AIM = Print the records below exactly as they appear.

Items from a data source
<<<<
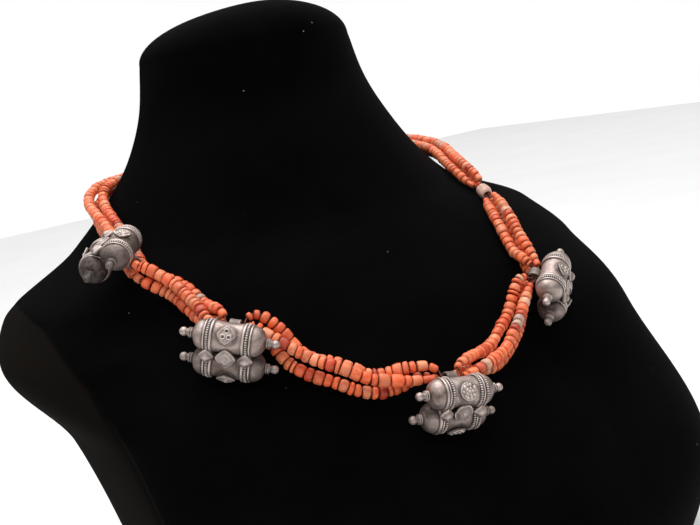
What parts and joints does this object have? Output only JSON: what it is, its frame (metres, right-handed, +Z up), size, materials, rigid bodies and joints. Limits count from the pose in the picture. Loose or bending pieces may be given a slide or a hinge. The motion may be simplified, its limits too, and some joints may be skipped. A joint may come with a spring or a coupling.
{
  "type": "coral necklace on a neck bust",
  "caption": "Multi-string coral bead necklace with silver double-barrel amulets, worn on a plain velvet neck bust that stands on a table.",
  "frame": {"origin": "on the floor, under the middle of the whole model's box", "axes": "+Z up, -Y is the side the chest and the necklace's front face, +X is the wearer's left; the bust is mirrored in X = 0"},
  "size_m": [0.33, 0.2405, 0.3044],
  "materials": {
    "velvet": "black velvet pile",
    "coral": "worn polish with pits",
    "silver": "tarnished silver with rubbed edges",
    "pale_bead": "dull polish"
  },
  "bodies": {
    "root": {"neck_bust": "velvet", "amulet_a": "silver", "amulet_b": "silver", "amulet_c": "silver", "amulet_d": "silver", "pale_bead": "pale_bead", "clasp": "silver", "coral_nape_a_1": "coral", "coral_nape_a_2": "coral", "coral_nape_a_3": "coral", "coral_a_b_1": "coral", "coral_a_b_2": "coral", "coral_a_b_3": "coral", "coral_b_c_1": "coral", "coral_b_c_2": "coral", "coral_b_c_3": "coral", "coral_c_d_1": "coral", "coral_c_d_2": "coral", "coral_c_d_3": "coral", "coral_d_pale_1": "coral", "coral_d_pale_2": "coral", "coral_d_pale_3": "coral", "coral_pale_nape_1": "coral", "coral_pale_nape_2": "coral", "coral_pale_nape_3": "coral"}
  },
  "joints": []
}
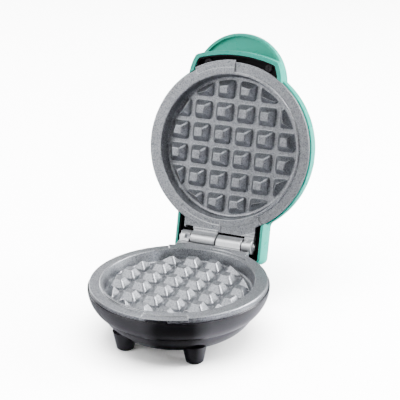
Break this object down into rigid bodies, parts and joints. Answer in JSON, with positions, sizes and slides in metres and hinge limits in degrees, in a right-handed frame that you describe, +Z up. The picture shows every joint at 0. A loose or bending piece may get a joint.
>>>>
SOLVED EXERCISE =
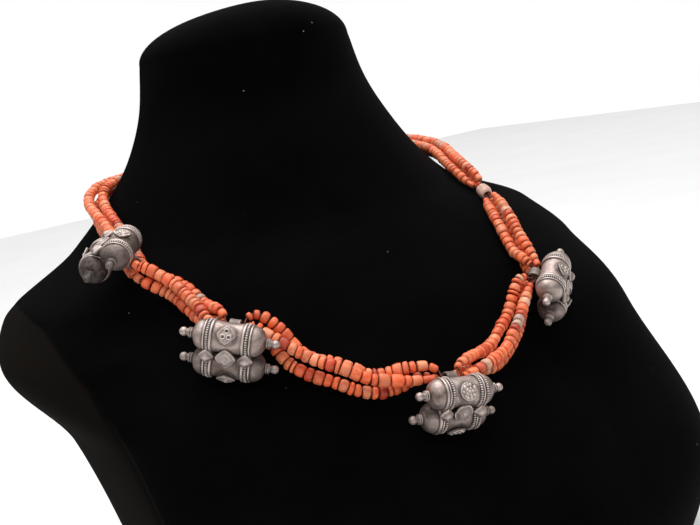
What parts and joints does this object have? Output only JSON: what it is, its frame (metres, right-handed, +Z up), size, materials, rigid bodies and joints. Limits count from the pose in the picture. Loose or bending pieces may be given a slide or a hinge. The motion may be simplified, its limits too, and some joints may be skipped. A joint may come with a spring or a coupling.
{
  "type": "coral necklace on a neck bust",
  "caption": "Multi-string coral bead necklace with silver double-barrel amulets, worn on a plain velvet neck bust that stands on a table.",
  "frame": {"origin": "on the floor, under the middle of the whole model's box", "axes": "+Z up, -Y is the side the chest and the necklace's front face, +X is the wearer's left; the bust is mirrored in X = 0"},
  "size_m": [0.33, 0.2405, 0.3044],
  "materials": {
    "velvet": "black velvet pile",
    "coral": "worn polish with pits",
    "silver": "tarnished silver with rubbed edges",
    "pale_bead": "dull polish"
  },
  "bodies": {
    "root": {"neck_bust": "velvet", "amulet_a": "silver", "amulet_b": "silver", "amulet_c": "silver", "amulet_d": "silver", "pale_bead": "pale_bead", "clasp": "silver", "coral_nape_a_1": "coral", "coral_nape_a_2": "coral", "coral_nape_a_3": "coral", "coral_a_b_1": "coral", "coral_a_b_2": "coral", "coral_a_b_3": "coral", "coral_b_c_1": "coral", "coral_b_c_2": "coral", "coral_b_c_3": "coral", "coral_c_d_1": "coral", "coral_c_d_2": "coral", "coral_c_d_3": "coral", "coral_d_pale_1": "coral", "coral_d_pale_2": "coral", "coral_d_pale_3": "coral", "coral_pale_nape_1": "coral", "coral_pale_nape_2": "coral", "coral_pale_nape_3": "coral"}
  },
  "joints": []
}
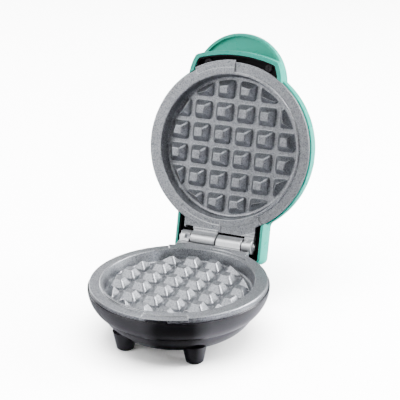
Break this object down into rigid bodies, parts and joints. Answer in JSON, with positions, sizes and slides in metres and hinge limits in degrees, in a right-handed frame that you describe, +Z up. The picture shows every joint at 0. A loose or bending piece may get a joint.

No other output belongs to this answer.